Alors que les femmes, et une certaine forme de féminisme, sont incontestablement les héroïnes du film, je voudrais souligner la présence d'un Omar Sharif qu'on est ravi de revoir dans ce rôle si facétieux, et celle du jeune comédien français Adel Bencherif sur lequel on peut placer quelques espoirs. Je l'ai vu dans "Adalucia" de Alain Gomis en 2007 que j'avais trouvé excellent, avec un Samir Guesmi au sommet de son art, dans "Un Prophète" de Jacques Audiard en 2009, dans "Des hommes et des dieux" de Xavier Beauvois en 2010, et très récemment dans "Les Petits Princes" de Vianney Lebasque. Je ne serais pas surpris qu'il puisse construire une carrière intéressante, dans la lignée d'un Sami Bouajila. Dans son rôle de Zakaria, rôle difficile puisqu'il est le fils caché du patriarche avec la bonne, il confirme une belle présence physique, un jeu tout en fougue et en retrait, tout en rancoeurs enfouies.

 

Azabal, Alaoui, Labaki

Ce charmant film au féminin suit les arabesques d’un scénario particulièrement bien écrit. Les actrices, toutes excellentes, dansent ce "Rock the Casbah" sur les notes humoristiques et tragiques des règlements de compte familiaux. Dans un Tanger magnifié, les funérailles d'un self-made-man qui a imposé trop longtemps le silence des femmes chez lui, femmes qui vont enfin prendre la parole.

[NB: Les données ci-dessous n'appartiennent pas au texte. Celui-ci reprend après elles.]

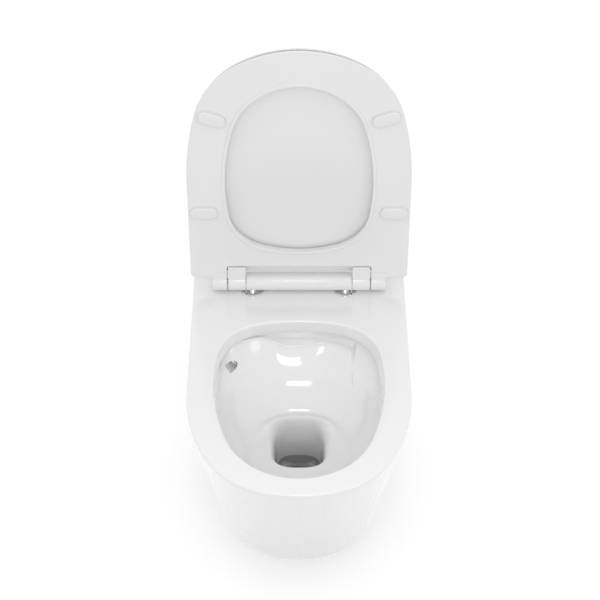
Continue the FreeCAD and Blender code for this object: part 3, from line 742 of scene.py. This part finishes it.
def lies_inside(points, mouth):
    """Which points are on the ware's wetted surface: the throat, the bowl, the jets or the well."""
    x, u, z = points.T
    way, reach = np.arctan2(u - MIDDLE, x), np.hypot(x, u - MIDDLE)
    ring = np.argsort(np.arctan2(mouth[:, 1] - MIDDLE, mouth[:, 0]))
    throat = np.interp(way, np.arctan2(mouth[ring, 1] - MIDDLE, mouth[ring, 0]),
                       np.hypot(mouth[ring, 0], mouth[ring, 1] - MIDDLE), period=2 * np.pi)
    inside = (z < -0.01) & (z > -24.6) & (reach < throat + 4.0)
    # the solid's bowl bulges past its table of sections, most near its floor
    bulge = np.where(z < -138.0, 6.0, 3.0)
    for table, top, bottom, lift in ((CAD_BOWL, -21.0, -150.5, bulge), (WELL, -127.5, -236.4, 0.0)):
        middle, _ = section(table, z + lift, way)
        _, limit = section(table, z + lift, np.arctan2(u - middle, x))
        inside |= (z < top) & (z > bottom) & (np.hypot(x, u - middle) < limit + 3.5)
    for p, q in CAD_JETS:
        long = np.linalg.norm(q - p)
        d = (q - p) / long
        off = points - p
        along = off @ d
        near = np.linalg.norm(off - along[:, None] * d, axis=1) < JET_R + 0.6
        inside |= near & (along > 0) & (along < long + 1.0) & (u < CHAMBER_FRONT - 0.1)
    return inside


def ware(sizes):
    """The whole ware: its solid's own outside, rim and back with the worked bowl set in."""
    rings = bowl_rings(sizes)
    rows, cols = rings.shape[:2]
    points, tris = node_solid("pan")
    keep = ~lies_inside(points[tris].mean(1), rings[6, :, :2])
    tris = tris[keep]
    edges = np.concatenate([tris[:, [0, 1]], tris[:, [1, 2]], tris[:, [2, 0]]])
    _, back, uses = np.unique(np.sort(edges, axis=1), axis=0, return_inverse=True, return_counts=True)
    free = edges[uses[back.reshape(-1)] == 1]
    rim = np.unique(free)
    at_mouth = rim[points[rim, 2] > -0.05]
    at_floor = rim[points[rim, 2] < -235.0]
    # the ring left where the solid's own jet met the flush chamber is closed with a fan
    duct = free[~np.isin(free, np.concatenate([at_mouth, at_floor])).any(axis=1)]
    hub = points[duct[:, 0]].mean(axis=0)
    grid = len(points) + np.arange(rows * cols)
    first, last = grid[:cols], grid[-cols:]

    def way(p, middle):
        return np.arctan2(p[:, 1] - middle, p[:, 0])
    faces = np.concatenate([
        tris,
        zipped(way(points[at_mouth], MIDDLE), at_mouth, way(rings[0], MIDDLE), first),
        zipped(way(rings[-1], 238.0), last, way(points[at_floor], 238.0), at_floor)]).tolist()
    faces += (grid_faces(rows, cols) + len(points)).tolist()
    faces += [(int(b), int(a), len(points) + rows * cols) for a, b in duct]
    return np.concatenate([points, rings.reshape(-1, 3), [hub]]), faces


def jet_tool(start, end, radius):
    """Round cutter between two points, for the flush jet."""
    along = np.subtract(end, start)
    long = np.linalg.norm(along)
    d = along / long
    side = np.cross(d, [0.0, 0.0, 1.0])
    side /= np.linalg.norm(side)
    base = np.stack([side, np.cross(side, d), d])
    verts, faces = turned([0.0, long], [radius, radius], 96)
    return verts @ base + start, faces


# ------------------------------------------------------------------ finishes
def group_tree(name, inputs, outputs):
    """An empty shader group with named inputs (name, default) and outputs (name, kind)."""
    tree = bpy.data.node_groups.new(name, "ShaderNodeTree")
    for label, default in inputs:
        kind = "NodeSocketFloat" if isinstance(default, float) else "NodeSocketColor"
        socket = tree.interface.new_socket(name=label, in_out="INPUT", socket_type=kind)
        socket.default_value = default
    for label, kind in outputs:
        tree.interface.new_socket(name=label, in_out="OUTPUT", socket_type=kind)
    return tree


def add(tree, kind, links=None, **values):
    """A node with its properties and inputs set; links maps an input to the socket it reads."""
    node = tree.nodes.new(kind)
    for key, value in values.items():
        if hasattr(node, key):
            setattr(node, key, value)
        else:
            node.inputs[key.replace("_", " ")].default_value = value
    for key, source in (links or {}).items():
        tree.links.new(source, node.inputs[key])
    return node


def mottle_group():
    """Slow unevenness of a surface: noise at a scale, mapped between a low and a high value."""
    tree = group_tree("Soft Mottle", [("Scale", 12.0), ("Low", 0.05), ("High", 0.1)],
                      [("Value", "NodeSocketFloat")])
    ins = add(tree, "NodeGroupInput").outputs
    where = add(tree, "ShaderNodeTexCoord").outputs["Object"]
    noise = add(tree, "ShaderNodeTexNoise", {"Vector": where, "Scale": ins["Scale"]}, Detail=3.0)
    span = add(tree, "ShaderNodeMapRange", {"Value": noise.outputs[0], "To Min": ins["Low"],
                                            "To Max": ins["High"]}, From_Min=0.32, From_Max=0.68)
    add(tree, "NodeGroupOutput", {"Value": span.outputs[0]})
    return tree


def tint_group():
    """A colour that drifts a little lighter and darker over the surface."""
    tree = group_tree("Colour Drift", [("Colour", (0.8, 0.8, 0.8, 1.0)), ("Scale", 9.0),
                                       ("Amount", 0.02)], [("Colour", "NodeSocketColor")])
    ins = add(tree, "NodeGroupInput").outputs
    where = add(tree, "ShaderNodeTexCoord").outputs["Object"]
    noise = add(tree, "ShaderNodeTexNoise", {"Vector": where, "Scale": ins["Scale"]}, Detail=4.0)
    centred = add(tree, "ShaderNodeMath", {0: noise.outputs[0]}, operation="SUBTRACT")
    centred.inputs[1].default_value = 0.5
    drift = add(tree, "ShaderNodeMath", {0: centred.outputs[0], 1: ins["Amount"]},
                operation="MULTIPLY")
    one = add(tree, "ShaderNodeMath", {0: drift.outputs[0]}, operation="ADD")
    one.inputs[1].default_value = 1.0
    scaled = add(tree, "ShaderNodeVectorMath", {0: ins["Colour"], "Scale": one.outputs[0]},
                 operation="SCALE")
    add(tree, "NodeGroupOutput", {"Colour": scaled.outputs[0]})
    return tree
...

La phototographie, les cadrages, les décors, les costumes, les objets du quotidiens, les plats, tout cela constitue un très bel hommage à Tanger et à une sorte de paradis passé. Après "MaRock", Laïla Marrakchi signe une allègre et salutaire comédie sur son pays d’origine.

N'attribuez pas au film plus de prétention qu'il n'en a et savourez-le comme on déguste la délicieuse cuisine du Maroc, ici préparée par l'impeccable Raouia, belle et émouvante actrice, dont le personnage rend à lui seul un bel hommage au Jean Renoir de "La Ronde".